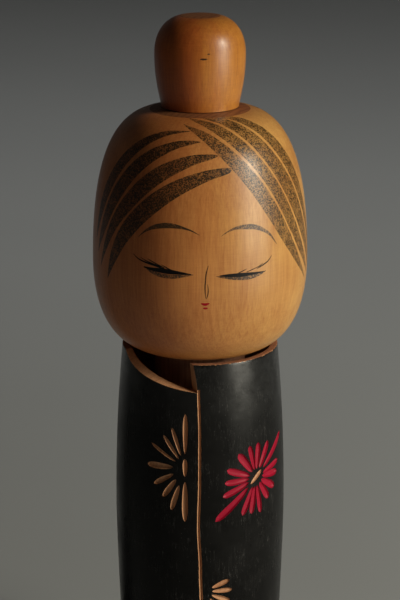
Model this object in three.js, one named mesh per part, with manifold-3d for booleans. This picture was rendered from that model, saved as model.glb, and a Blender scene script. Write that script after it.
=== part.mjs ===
// A turned wooden kokeshi doll in four pieces: a trunk in a black kimono with a hollow
// collar, a plain dowel, a head that turns on the dowel, and a topknot glued in the head.
// Millimetres, +Z up. The origin is the centre of the trunk's foot and the face looks
// along -Y. Azimuths are in degrees, 0 at the front and positive towards +X.

import * as THREE from 'three';
import { mergeVertices } from 'three/addons/utils/BufferGeometryUtils.js';
import Module from 'manifold-3d';

// ---- Driving dimensions ----

const trunkHeight = 149.7;      // foot to collar rim
const footRadius = 28.8;
const footChamfer = 1.2;
const bellyRadius = 32.3;
const bellyHeight = 86;
const rimRadius = 29.3;
const collarWall = 2.6;
const collarDepth = 14;         // rim to the floor of the hollow collar
const neckRadius = 17;
const neckBelowRim = 1.1;
const cupFillet = 2.5;          // round corner between the neck and the cup's floor

const lapelEdgeTop = -7.2;      // azimuth of the upper lapel's front edge at the rim
const lapelEdgeFoot = -4.4;     // and at the point of the neckline
const lapelSlant = 3.4;         // degrees further left where that edge reaches the cup
const necklineDepth = 10.5;     // rim to the point of the neckline
const necklineSag = 5.7;        // rim to the neckline curve's pull point
const necklinePull = -60;       // azimuth of that pull point
const necklineEnd = -72;        // azimuth where the neckline runs out at the rim
const necklineBevel = 1.2;      // how much higher its cut face ends inside than outside
const overlapStart = -1;        // azimuth of the overlap line under the neckline
const overlapWidth = 1.2;
const overlapDepth = 0.8;

const headHeight = 90.2;        // neck seat to the shoulder of the crown
const headRadius = 40;
const headWidestHeight = 33.7;
const headSeatRadius = 17.4;
const crownRadius = 18.5;
const crownRise = 0.8;          // the crown's bare ring climbs this much to the topknot
const topknotSeatRadius = 15.2;

const topknotHeight = 33.1;
const topknotRadius = 16.7;
const topknotWidestHeight = 19.2;
const topknotBaseRadius = 14.3;
const topknotTopRadius = 8.7;
const tenonRadius = 5;
const tenonLength = 11;

const pegRadius = 6;
const pegInTrunk = 25;
const pegInHead = 25;
const pegChamfer = 1;

const clearance = 0.3;          // between any two pieces that meet
const endRoom = 0.8;            // spare depth past the end of a peg or tenon
const turnedSides = 64;         // facets round a turned piece
const boreSides = 32;           // facets round the small dowel
const finestDetail = 0.02;      // slivers that a cut leaves below this size are merged

// ---- Places that follow from them ----

const neckTop = trunkHeight - neckBelowRim;
const headSeat = neckTop + clearance;
const crownTop = headHeight + crownRise;
const boreRadius = pegRadius + clearance;
const tenonBoreRadius = tenonRadius + clearance;

const wasm = await Module();
wasm.setup();

// ---- Helpers ----

const at = (radius, height) => new THREE.Vector2(radius, height);
const radians = THREE.MathUtils.degToRad;

// A round stretch of an outline, from one point to another with a handle at each end.
function arc(start, startHandle, endHandle, end, steps) {
  return new THREE.CubicBezierCurve(start, startHandle, endHandle, end).getPoints(steps);
}

function place(azimuth, radius, height) {
  const angle = radians(azimuth);
  return new THREE.Vector3(radius * Math.sin(angle), -radius * Math.cos(angle), height);
}

// Turns an outline of (radius, height) points about +Z.
function turn(outline, sides) {
  const geometry = new THREE.LatheGeometry(outline, sides);
  geometry.rotateX(Math.PI / 2);
  return geometry;
}

function toSolid(geometry) {
  const bare = geometry.clone();
  bare.deleteAttribute('normal');
  bare.deleteAttribute('uv');
  const merged = mergeVertices(bare, 1e-4);
  const index = merged.index.array;
  const triangles = [];
  for (let i = 0; i < index.length; i += 3) {
    const [a, b, c] = [index[i], index[i + 1], index[i + 2]];
    if (a !== b && b !== c && c !== a) triangles.push(a, b, c);
  }
  return new wasm.Manifold(new wasm.Mesh({
    numProp: 3,
    vertProperties: new Float32Array(merged.attributes.position.array),
    triVerts: new Uint32Array(triangles),
  }));
}

function toGeometry(solid) {
  const mesh = solid.getMesh();
  const geometry = new THREE.BufferGeometry();
  geometry.setAttribute('position', new THREE.BufferAttribute(mesh.vertProperties, 3));
  geometry.setIndex(new THREE.BufferAttribute(mesh.triVerts, 1));
  geometry.computeVertexNormals();
  return geometry;
}

// The trunk's outer radius at a height: widest at the belly, drawn in above and below.
function wallRadius(height) {
  if (height > bellyHeight) {
    const share = (height - bellyHeight) / (trunkHeight - bellyHeight);
    return bellyRadius - (bellyRadius - rimRadius) * share ** 2;
  }
  const share = (bellyHeight - height) / bellyHeight;
  return bellyRadius - (bellyRadius - footRadius) * share ** 1.5;
}

// Bends a flat outline of (azimuth, height) round the trunk as a block to cut with. Its
// outer face is at one radius, and its inner face follows innerRadius(height).
function wrapRound(outline, innerRadius, outerRadius) {
  const geometry = new THREE.ExtrudeGeometry(new THREE.Shape(outline), {
    depth: 1,
    bevelEnabled: false,
  });
  const position = geometry.attributes.position;
  for (let i = 0; i < position.count; i += 1) {
    const height = position.getY(i);
    const radius = position.getZ(i) > 0.5 ? outerRadius : innerRadius(height);
    const { x, y, z } = place(position.getX(i), radius, height);
    position.setXYZ(i, x, y, z);
  }
  return geometry;
}

// Joins a row of four-cornered sections into one closed block.
function loft(sections) {
  const corners = 4;
  const index = [0, 2, 1, 0, 3, 2];
  for (let i = 0; i < sections.length - 1; i += 1) {
    for (let k = 0; k < corners; k += 1) {
      const [a, b] = [i * corners + k, i * corners + (k + 1) % corners];
      index.push(a, b, b + corners, a, b + corners, a + corners);
    }
  }
  const last = (sections.length - 1) * corners;
  index.push(last, last + 1, last + 2, last, last + 2, last + 3);
  const geometry = new THREE.BufferGeometry().setFromPoints(sections.flat());
  geometry.setIndex(index);
  return geometry;
}

// ---- The trunk ----

function trunkOutline() {
  const points = [at(0, 0), at(wallRadius(0) - footChamfer, 0)];
  const wallSteps = 14;
  for (let i = 0; i <= wallSteps; i += 1) {
    const height = footChamfer + (trunkHeight - footChamfer) * (i / wallSteps);
    points.push(at(wallRadius(height), height));
  }
  const cupFloor = trunkHeight - collarDepth;
  points.push(at(rimRadius - collarWall, trunkHeight));
  points.push(at(rimRadius - collarWall, cupFloor));
  points.push(...arc(
    at(neckRadius + cupFillet, cupFloor),
    at(neckRadius + cupFillet / 2, cupFloor),
    at(neckRadius, cupFloor + cupFillet / 2),
    at(neckRadius, cupFloor + cupFillet),
    4,
  ));
  points.push(at(neckRadius, neckTop));
  points.push(at(boreRadius, neckTop));
  points.push(at(boreRadius, neckTop - pegInTrunk - endRoom));
  points.push(at(0, neckTop - pegInTrunk - endRoom));
  return points;
}

// What is cut from the collar wall to open the neckline: a curve on the left of the
// front, and the upper lapel's front edge. The blade was tilted, so towards the inside of
// the wall the cut climbs, most of all halfway along, and the lapel's edge leans left.
function necklineCutter() {
  const curve = new THREE.QuadraticBezierCurve(
    at(lapelEdgeFoot, trunkHeight - necklineDepth),
    at(necklinePull, trunkHeight - necklineSag),
    at(necklineEnd, trunkHeight + clearance),
  );
  const above = trunkHeight + 2;
  const middleOfCup = (neckRadius + rimRadius) / 2;
  const outside = bellyRadius + collarWall;
  const steps = 16;
  const sections = [];
  for (let i = 0; i <= steps; i += 1) {
    const share = i / steps;
    const low = curve.getPoint(share);
    const high = at(THREE.MathUtils.lerp(lapelEdgeTop, necklineEnd, share), above);
    const climb = 4 * share * (1 - share) * necklineBevel;
    const lean = (1 - share) * lapelSlant;
    const cut = (spot, radius) => {
      const inwards = (rimRadius - radius) / collarWall;
      return place(spot.x - lean * inwards, radius, spot.y + climb * inwards);
    };
    sections.push([
      cut(low, middleOfCup),
      cut(low, outside),
      cut(high, outside),
      cut(high, middleOfCup),
    ]);
  }
  return loft(sections);
}

// The hand-cut groove where one lapel lies over the other. It wavers a little on its way
// from the point of the neckline down to the foot.
function overlapCutter() {
  const top = trunkHeight - necklineDepth + overlapWidth;
  const foot = -overlapWidth;
  const bends = [overlapStart, -0.2, -0.3, 0.6, 1.6, 1.2, 1.8];
  const route = new THREE.SplineCurve(bends.map((azimuth, i) => {
    return at(azimuth, THREE.MathUtils.lerp(top, foot, i / (bends.length - 1)));
  })).getPoints(18);
  const halfTurn = THREE.MathUtils.radToDeg(overlapWidth / 2 / bellyRadius);
  const leftSide = route.map((point) => at(point.x - halfTurn, point.y));
  const rightSide = route.map((point) => at(point.x + halfTurn, point.y)).reverse();
  const bottom = (height) => wallRadius(Math.max(height, 0)) - overlapDepth;
  return wrapRound([...leftSide, ...rightSide], bottom, bellyRadius + overlapDepth);
}

function trunkGeometry() {
  const blank = toSolid(turn(trunkOutline(), turnedSides));
  const opened = blank.subtract(toSolid(necklineCutter()));
  const grooved = opened.subtract(toSolid(overlapCutter()));
  return toGeometry(grooved.simplify(finestDetail));
}

// ---- The dowel ----

function pegGeometry() {
  const length = pegInTrunk + pegInHead;
  return turn([
    at(0, 0),
    at(pegRadius - pegChamfer, 0),
    at(pegRadius, pegChamfer),
    at(pegRadius, length - pegChamfer),
    at(pegRadius - pegChamfer, length),
    at(0, length),
  ], boreSides);
}

// ---- The head, measured up from its seat on the neck ----

function headGeometry() {
  const widest = at(headRadius, headWidestHeight);
  const under = arc(
    at(headSeatRadius, 0),
    at(headSeatRadius + 16.5, 0),
    at(headRadius, headWidestHeight - 18),
    widest,
    11,
  );
  const over = arc(
    widest,
    at(headRadius, headWidestHeight + 25.9),
    at(crownRadius + 17.9, headHeight - 2.9),
    at(crownRadius, headHeight),
    15,
  );
  const outline = [
    at(0, pegInHead + endRoom),
    at(boreRadius, pegInHead + endRoom),
    at(boreRadius, 0),
    ...under,
    ...over.slice(1),
    at(topknotSeatRadius, crownTop),
    at(tenonBoreRadius, crownTop),
    at(tenonBoreRadius, crownTop - tenonLength - endRoom),
    at(0, crownTop - tenonLength - endRoom),
  ];
  return turn(outline, turnedSides);
}

// ---- The topknot, measured up from the head's crown ----

function topknotGeometry() {
  const widest = at(topknotRadius, topknotWidestHeight);
  const lower = arc(
    at(topknotBaseRadius, 0),
    at(topknotBaseRadius, 2.1),
    at(topknotRadius, topknotWidestHeight - 11),
    widest,
    7,
  );
  const upper = arc(
    widest,
    at(topknotRadius, topknotWidestHeight + 7.7),
    at(topknotTopRadius + 3.2, topknotHeight - 2.4),
    at(topknotTopRadius, topknotHeight),
    8,
  );
  return turn([
    at(0, -tenonLength),
    at(tenonRadius, -tenonLength),
    at(tenonRadius, 0),
    ...lower,
    ...upper.slice(1),
    at(0, topknotHeight),
  ], turnedSides);
}

// ---- Materials ----

function lacquer() {
  return new THREE.MeshStandardMaterial({ color: 0x0d0c0b, roughness: 0.36, metalness: 0 });
}

function palePolishedWood() {
  return new THREE.MeshStandardMaterial({ color: 0xc79355, roughness: 0.38, metalness: 0 });
}

function redderWood() {
  return new THREE.MeshStandardMaterial({ color: 0xb0743c, roughness: 0.4, metalness: 0 });
}

function rawDowelWood() {
  return new THREE.MeshStandardMaterial({ color: 0xd9b98a, roughness: 0.7, metalness: 0 });
}

// ---- The doll ----

function piece(name, geometry, material, height) {
  const mesh = new THREE.Mesh(geometry, material);
  mesh.name = name;
  mesh.position.z = height;
  return mesh;
}

const doll = new THREE.Group();
doll.add(piece('trunk', trunkGeometry(), lacquer(), 0));
doll.add(piece('neck_peg', pegGeometry(), rawDowelWood(), neckTop - pegInTrunk));

const turningHead = new THREE.Group();
turningHead.position.z = headSeat;
turningHead.add(piece('head', headGeometry(), palePolishedWood(), 0));
turningHead.add(piece('topknot', topknotGeometry(), redderWood(), crownTop + clearance));
doll.add(turningHead);

export default doll;
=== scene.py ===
# %% [markdown]
# # A turned kokeshi doll
# A kokeshi is a few blocks of wood turned on a lathe, then painted and carved by hand.
# This one has a black kimono trunk with a hollow collar, a honey-coloured head with a
# stippled fringe and closed eyes, and a topknot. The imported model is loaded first: it
# says where each block is, and every finished piece below is built around it.

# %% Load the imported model
import math
import random

import bmesh
import bpy
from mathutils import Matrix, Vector


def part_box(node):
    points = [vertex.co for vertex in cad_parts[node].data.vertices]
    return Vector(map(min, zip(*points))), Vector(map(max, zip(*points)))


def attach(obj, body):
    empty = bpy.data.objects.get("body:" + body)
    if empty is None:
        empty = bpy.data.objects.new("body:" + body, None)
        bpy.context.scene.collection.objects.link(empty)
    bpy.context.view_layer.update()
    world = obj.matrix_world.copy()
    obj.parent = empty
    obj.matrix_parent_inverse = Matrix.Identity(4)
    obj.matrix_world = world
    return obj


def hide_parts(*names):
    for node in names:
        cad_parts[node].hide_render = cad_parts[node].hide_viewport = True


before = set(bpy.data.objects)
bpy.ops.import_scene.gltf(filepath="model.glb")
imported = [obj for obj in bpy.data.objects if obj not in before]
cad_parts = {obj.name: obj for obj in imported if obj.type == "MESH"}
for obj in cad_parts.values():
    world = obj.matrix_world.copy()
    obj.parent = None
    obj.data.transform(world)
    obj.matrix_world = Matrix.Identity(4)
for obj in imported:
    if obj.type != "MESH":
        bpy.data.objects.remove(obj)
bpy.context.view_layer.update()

MM = 0.001


# %% [markdown]
# ## The camera
# The camera looks down a little at the face with a long lens, as for a portrait, so the
# round head keeps its true shape.

# %% Camera
AIM_HEIGHT = 165.9 * MM
CAMERA_DISTANCE = 790 * MM
CAMERA_TILT = math.radians(16.3)
SENSOR = 36.0
FOCAL_IN_FRAME_HEIGHTS = 3.5


def look_at(thing, target):
    thing.rotation_euler = (Vector(target) - thing.location).to_track_quat("-Z", "Y").to_euler()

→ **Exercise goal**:
Report how many lines in the listing above include the word "before". Give nothing but the number.

→ **Task response**:
2